I noticed that the font packages within the postscript psnfss (universal to all TeX distributions) aren't listed in the LaTeX Font Catalogue. It seems that the ones in the Catalog have replacements for the ones inside psnfss,

The packages are different, for example, the catalog has Palladio (a clone of Palitino, which is in psnfss) Other examples are, for New Century Schoolbook: \usepackage{fouriernc} listed in the Catalog, Vs \usepackage{newcent} listed in psnfss. And, for Utopia, \usepackage{fourier} vs \usepackage{utopia}. And, for Charter: \usepackage{bitstream-charter} vs \usepackage{charter}

Helvitica and Avant Garde (both sans fonts) are included in the psnfss set of font packages, but not even listed in the Catalog.

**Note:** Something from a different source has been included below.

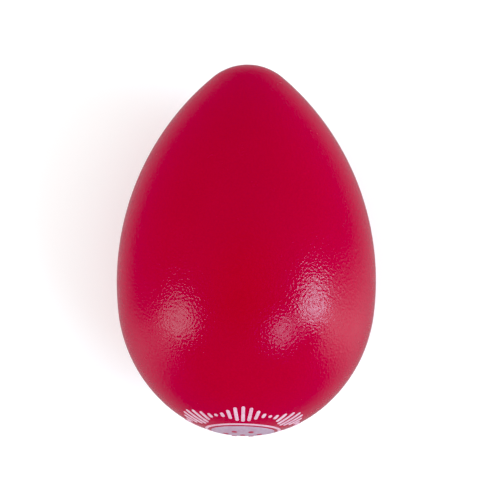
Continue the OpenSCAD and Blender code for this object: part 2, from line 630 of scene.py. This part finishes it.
def dress(piece, node, slot, *materials):
    """Gives a piece its materials, hangs it on the egg's body and hides the CAD node that it replaces.
    """
    for material in materials:
        piece.data.materials.append(material)
    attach(piece, "egg")
    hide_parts(node)


def dress_node(node, material):
    """Gives a carried-over CAD node a procedural material."""
    found = frame["nodes"][node]
    if not found.material_slots:
        found.data.materials.append(material)
    for slot in found.material_slots:
        slot.link = "OBJECT"
        slot.material = material


dress(base_end_shell(), "base_end_shell", "red_shell", RED, RED_INSIDE)
dress(narrow_end_shell(), "narrow_end_shell", "red_shell", RED, RED_INSIDE)
dress(print_disc(), "print_disc", "pale_ink", PALE_INK)
dress(print_ring(), "print_ring", "white_ink", WHITE_INK)
dress(print_strokes(), "print_strokes", "white_ink", WHITE_INK)
dress(print_dots(), "print_dots", "red_ink", RED_INK)
dress_node("seam_weld", WELD)
for name in sorted(frame["nodes"]):
    if name.startswith("shot_"):
        dress_node(name, STEEL)


# ---------------------------------------------------------------- floor, light and camera


def floor():
    """Plain white table under the egg, with a slight glow of its own."""
    bm = bmesh.new()
    bmesh.ops.create_grid(bm, x_segments=1, y_segments=1, size=FLOOR_REACH)
    made = new_object("floor", bm, Matrix.Identity(4), 1.0)
    n = Nodes("pale_floor")
    n.colour(n.mixed(n.noise(3.0), (0.955, 0.965, 0.955), (0.97, 0.98, 0.97)))
    n.set("Roughness", 0.7)
    n.set("Specular IOR Level", 0.2)
    n.set("Emission Color", (1.0, 1.0, 1.0, 1.0))
    n.set("Emission Strength", FLOOR_GLOW)
    made.data.materials.append(n.material)
    made.visible_glossy = False


# How bright the surround is at heights from straight below (-1) to overhead (1), and how that leans.
SKY = (
    (-1.0, 0.45),
    (-0.85, 0.5),
    (-0.67, 0.57),
    (-0.39, 0.66),
    (-0.2, 0.76),
    (0.0, 0.85),
    (0.35, 0.92),
    (0.6, 1.05),
    (0.8, 1.05),
    (1.0, 0.65),
)
SKY_LEAN = (0.05, 0.09, 0.0)
# The glow that each softbox leaves on the table in front of it, at the same heights.
GLOW = (
    (-0.85, 0.0),
    (-0.7, 0.16),
    (-0.55, 0.34),
    (-0.39, 0.5),
    (-0.2, 0.68),
    (0.0, 1.0),
    (0.14, 1.0),
    (0.28, 0.0),
)
GLOW_FOCUS = 24
# Azimuth in degrees from +Y towards +X, and strength, of each glow.
LEFT_GLOW = (-114, 1.3)
RIGHT_GLOW = (104, 2.5)
# Scale that fits the surround's ramp between 0 and 1. It is multiplied back afterwards.
SKY_TOP = 2.0
# Colour of the surround below the horizon.
WARM = (1.1, 1.0, 1.0)
# Half the width of the table, in metres, and how much it glows.
FLOOR_REACH = 12.0
FLOOR_GLOW = 0.1


class Sky:
    """Short names for building the surround's nodes."""

    def __init__(self, name):
        self.world = bpy.data.worlds.new(name)
        self.world.use_nodes = True
        self.tree = self.world.node_tree
        self.way = self.tree.nodes.new("ShaderNodeTexCoord").outputs["Generated"]
        parts = self.tree.nodes.new("ShaderNodeSeparateXYZ")
        self.tree.links.new(self.way, parts.inputs[0])
        self.height = self.math("MULTIPLY_ADD", parts.outputs["Z"], 0.5, 0.5)

    def math(self, operation, *values):
        node = self.tree.nodes.new("ShaderNodeMath")
        node.operation = operation
        for socket, value in zip(node.inputs, values):
            if isinstance(value, (int, float)):
                socket.default_value = value
            else:
                self.tree.links.new(value, socket)
        return node.outputs["Value"]

    def levels(self, stops, top):
        """Brightness at a height, as a share of top."""
        node = self.tree.nodes.new("ShaderNodeValToRGB")
        made = node.color_ramp.elements
        while len(made) < len(stops):
            made.new(0.5)
        for stop, (level, bright) in zip(made, stops):
            share = bright / top
            stop.position = (level + 1) / 2
            stop.color = (share, share, share, 1.0)
        self.tree.links.new(self.height, node.inputs["Fac"])
        return node.outputs["Color"]

    def towards(self, vector, flat):
        """How far a direction points along a vector; flat leaves its height out."""
        way = self.way
        if flat:
            for operation, other in (("MULTIPLY", (1, 1, 0)), ("NORMALIZE", None)):
                node = self.tree.nodes.new("ShaderNodeVectorMath")
                node.operation = operation
                if other:
                    node.inputs[1].default_value = other
                self.tree.links.new(way, node.inputs[0])
                way = node.outputs["Vector"]
        node = self.tree.nodes.new("ShaderNodeVectorMath")
        node.operation = "DOT_PRODUCT"
        node.inputs[1].default_value = vector
        self.tree.links.new(way, node.inputs[0])
        return node.outputs["Value"]

    def glow(self, azimuth, strength):
        """A patch of glow round an azimuth from +Y towards +X."""
        a = math.radians(azimuth)
        share = self.math("MAXIMUM", self.towards((math.sin(a), math.cos(a), 0), True), 0.0)
        share = self.math("MULTIPLY", self.math("POWER", share, GLOW_FOCUS), self.levels(GLOW, 1.0))
        return self.math("MULTIPLY", share, strength)

    def tint(self, warm):
        """White above the horizon and warm below it, where the table mirrors the egg's red."""
        node = self.tree.nodes.new("ShaderNodeMix")
        node.data_type = "RGBA"
        below = self.levels(((-1.0, 1.0), (-0.12, 1.0), (0.0, 0.0)), 1.0)
        self.tree.links.new(below, node.inputs["Factor"])
        for key, value in (("A", (1.0, 1.0, 1.0)), ("B", warm)):
            socket = [s for s in node.inputs if s.name == key and s.type == "RGBA"][0]
            socket.default_value = (*value, 1.0)
        return [s for s in node.outputs if s.type == "RGBA"][0]


def world():
    """Soft white surround, darker overhead, where the camera hangs, and dim below."""
    sky = Sky("studio")
    lean = sky.math("MULTIPLY_ADD", sky.towards(SKY_LEAN, False), SKY_TOP, SKY_TOP)
    bright = sky.math("MULTIPLY", sky.levels(SKY, SKY_TOP), lean)
    bright = sky.math("ADD", bright, sky.glow(*LEFT_GLOW))
    bright = sky.math("ADD", bright, sky.glow(*RIGHT_GLOW))
    back = sky.tree.nodes["Background"]
    sky.tree.links.new(sky.tint(WARM), back.inputs["Color"])
    sky.tree.links.new(bright, back.inputs["Strength"])
    bpy.context.scene.world = sky.world


LOW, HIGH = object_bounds()
CENTRE = (LOW + HIGH) / 2


def softbox(name, azimuth, elevation, width, height, radiance, colour=(1, 1, 1), distance=1.2):
    """A soft light seen from the egg at an azimuth (from +Y towards +X), with its size in degrees."""
    a, e = math.radians(azimuth), math.radians(elevation)
    away = Vector((math.sin(a) * math.cos(e), math.cos(a) * math.cos(e), math.sin(e)))
    light = bpy.data.lights.new(name, "AREA")
    light.shape = "ELLIPSE"
    light.size = 2 * distance * math.tan(math.radians(width / 2))
    light.size_y = 2 * distance * math.tan(math.radians(height / 2))
    light.energy = radiance * math.pi * light.size * light.size_y
    light.color = colour
    made = bpy.data.objects.new(name, light)
    made.location = CENTRE + away * distance
    made.rotation_euler = away.to_track_quat("Z", "Y").to_euler()
    made.visible_camera = False
    bpy.context.scene.collection.objects.link(made)


def camera():
    """Straight above the egg on a long lens, as the photograph was taken."""
    data = bpy.data.cameras.new("camera")
    data.sensor_width = 36.0
    data.lens = 500.0
    data.clip_start = 0.01
    data.clip_end = 60.0
    away = VIEW_W * data.lens / data.sensor_width
    made = bpy.data.objects.new("camera", data)
    made.location = (CAMERA_ASIDE, 0.0, CENTRE.z + away)
    made.rotation_euler = (0.0, 0.0, CAMERA_TURN)
    bpy.context.scene.collection.objects.link(made)
    bpy.context.scene.camera = made


def photo_tones():
    """Plain display of colours, with the darkest tones held down a little as in the photograph."""
    view = bpy.context.scene.view_settings
    view.view_transform = "Standard"
    view.use_curve_mapping = True
    view.curve_mapping.black_level = BLACK
    view.curve_mapping.update()


floor()
world()
softbox("left_softbox", -106, 26, 26, 35, 3.2, (0.78, 0.96, 1.0))
softbox("right_softbox", 96, 27, 20, 27, 9.2, (0.52, 0.8, 1.0))
softbox("back_softbox", 129, 48, 21, 20, 4.6, (0.52, 0.8, 1.0))
camera()
photo_tones()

Here's how ctan discribes psnfss

The base set of text fonts cov­ered by PSNFSS are: Avan­tGarde, Book­man, Courier, Hel­vetica, New Cen­tury School­book, Palatino, Sym­bol, Times Ro­man and Zapf Ding­bats. In ad­di­tion, the fonts Bit­stream Char­ter and Adobe Utopia are cov­ered (those fonts were con­tributed to the Public Do­main by their com­mer­cial foundries).

I figure the font packages listed in the Catalog are superior or have had additional work and refinements applied. Is that the case and should I use the alternatives from the Catalog rather than from psnfss?

1 Answer 1


They are the same fonts. That is, the Font Catalogue also lists alternatives and extensions etc., but the basic fonts it lists are the ones you already get.

What PSNFSS actually provides are clones of the fonts listed unless you have installed alternatives and configured your installation to use them. More specifically, the packages support either clones from URW or versions from Adobe, depending on your font configuration.

For example, mathpazo essentially sets the font family ppl for the default serif. Now, formally this would give you Adobe Palatino, but, in practice, you probably don't have this font available. So what you actually get is URW Palladiol, upl.

Which fonts are used for the 35 PostScript fonts is configured in your TeX installation. But the default is to use the clones which are part of TeX installations. If you wanted to use Adobe's Palatino, you'd need to obtain it, install it and reconfigure your TeX installation's font configuration appropriately.

In TeX Live, at least, this configuration is set in updmap.cfg. Here is the relevant section:

# LW35
# Which fonts for the "Basic 35 Laserwriter Fonts" do you want to use and
# how are the filenames chosen? Valid settings:
#   URW:     URW fonts with "vendor" filenames (e.g. n019064l.pfb)
#   URWkb:   URW fonts with "berry" filenames (e.g. uhvbo8ac.pfb)
#   ADOBE:   Adobe fonts with "vendor" filenames (e.g. hvnbo___.pfb)
#   ADOBEkb: Adobe fonts with  "berry" filenames (e.g. phvbo8an.pfb)
LW35 URWkb

This shows that I am using the default configuration which is URW fonts with 'berry' file names i.e. upl substitutes for Palatino.

Many font packages use different combinations of these base fonts. Either they may use them directly or they may use 'virtual' fonts which are TeX fonts which combine characters from different base fonts. The Font Catalogue tends to list packages which provide more complete support e.g. which combine a particular choice of serif with a complementary sans and a configuration for matching maths.

So, in general, the Font Catalogue will give you a 'best practice' method for enabling a font. But the improvement is not in the fonts used - these are often identical - but, rather, in the way those fonts are configured and accessed.

Moreover, in many cases, the recommendations in the Font Catalogue are to use packages from PSNFSS e.g. mathpazo. In others, the packages from PSNFSS are not generally the best way to access the font because a more complete solution is now provided by a newer package e.g. mathdesign or fouriernc.